Exercise aim> Copy each line below without leaving any out.

Data block>
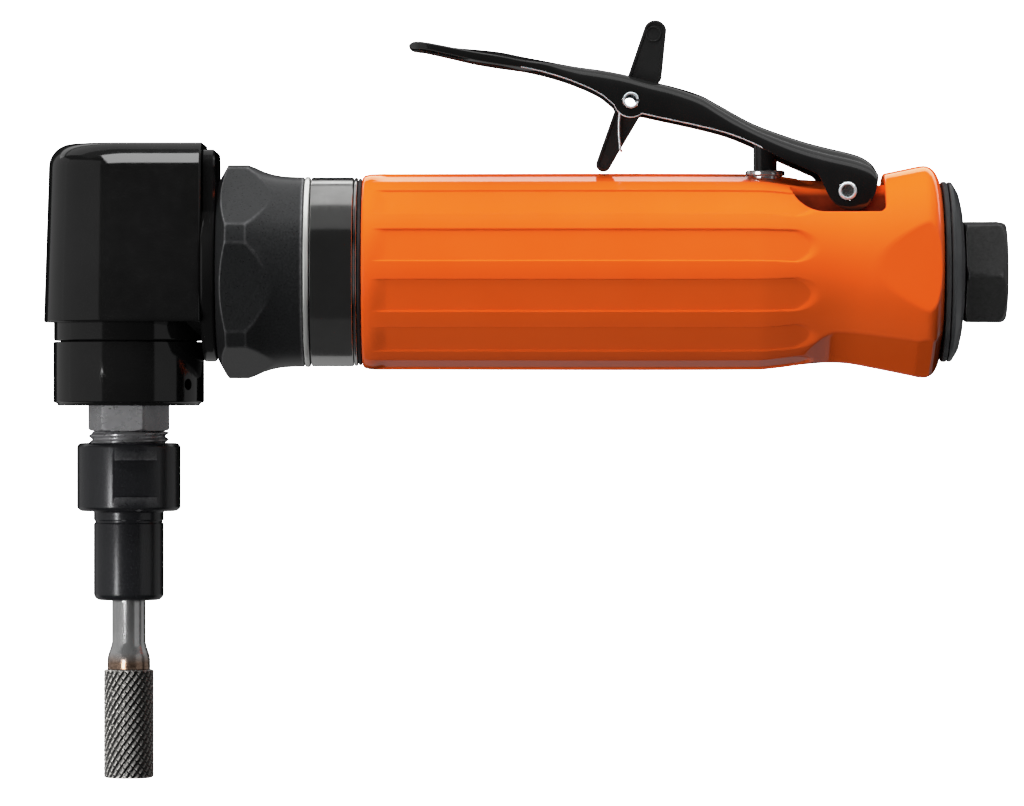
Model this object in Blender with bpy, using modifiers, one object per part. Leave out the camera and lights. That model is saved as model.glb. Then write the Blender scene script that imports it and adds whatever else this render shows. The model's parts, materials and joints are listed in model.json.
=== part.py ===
"""A right-angle pneumatic die grinder, as an assembly of its separate pieces.

The motor axis is the world X axis: the angle head is at -X and the air inlet at +X.
The origin is on that axis, in the middle of the grip. The spindle axis is vertical and
crosses the motor axis at SPINDLE_X. The camera side of the tool is -Y.
Lengths below are in millimetres, and MM turns them into Blender's metres.
"""

import math

import bmesh
import bpy
from mathutils import Matrix, Vector

MM = 0.001
QUARTER = math.pi / 2

# Driving dimensions ---------------------------------------------------------
SPINDLE_X = -100.0
GRIP_RADIUS = 18.6
GRIP_FRONT, GRIP_REAR = -55.5, 54.0
FIT = 0.15  # radial gap between turned pieces that sit in each other
SLIT = 0.2  # gap between faces that rest on each other

# Air motor, along X
MOTOR_BORE, MOTOR_OUTER = 14.8, 14.6
MOTOR_BORE_END = 4.6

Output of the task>
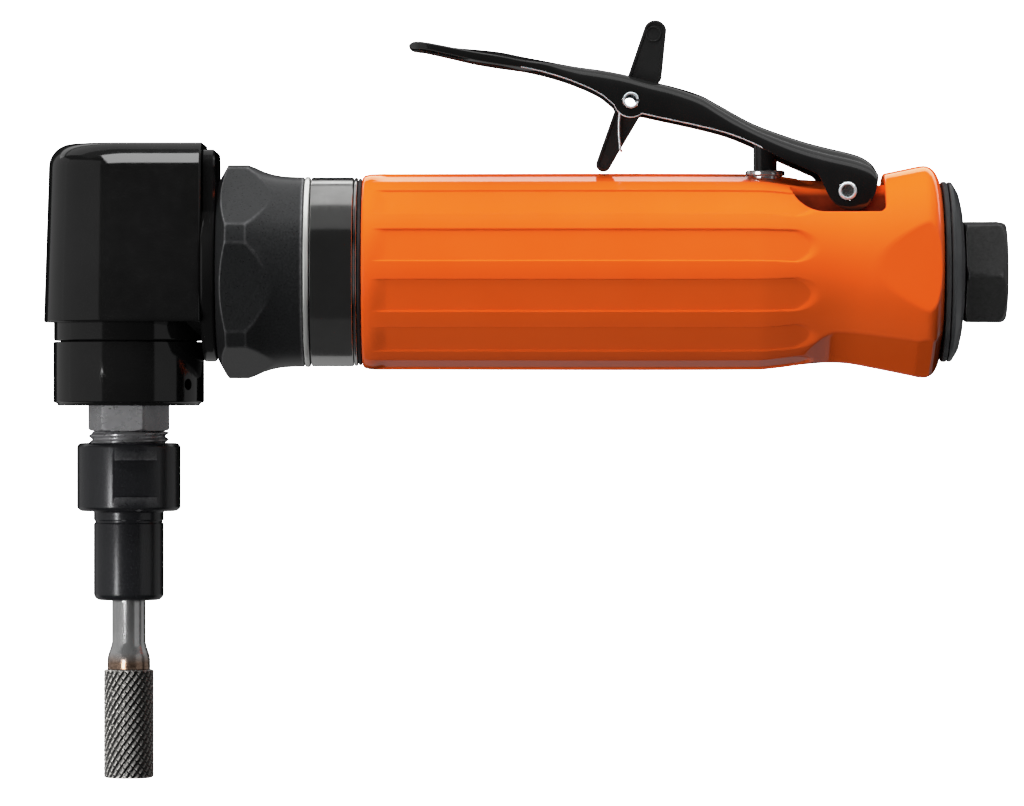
Model this object in Blender with bpy, using modifiers, one object per part. Leave out the camera and lights. That model is saved as model.glb. Then write the Blender scene script that imports it and adds whatever else this render shows. The model's parts, materials and joints are listed in model.json.
=== part.py ===
"""A right-angle pneumatic die grinder, as an assembly of its separate pieces.

The motor axis is the world X axis: the angle head is at -X and the air inlet at +X.
The origin is on that axis, in the middle of the grip. The spindle axis is vertical and
crosses the motor axis at SPINDLE_X. The camera side of the tool is -Y.
Lengths below are in millimetres, and MM turns them into Blender's metres.
"""

import math

import bmesh
import bpy
from mathutils import Matrix, Vector

MM = 0.001
QUARTER = math.pi / 2

# Driving dimensions ---------------------------------------------------------
SPINDLE_X = -100.0
GRIP_RADIUS = 18.6
GRIP_FRONT, GRIP_REAR = -55.5, 54.0
FIT = 0.15  # radial gap between turned pieces that sit in each other
SLIT = 0.2  # gap between faces that rest on each other

# Air motor, along X
MOTOR_BORE, MOTOR_OUTER = 14.8, 14.6
MOTOR_BORE_END = 4.6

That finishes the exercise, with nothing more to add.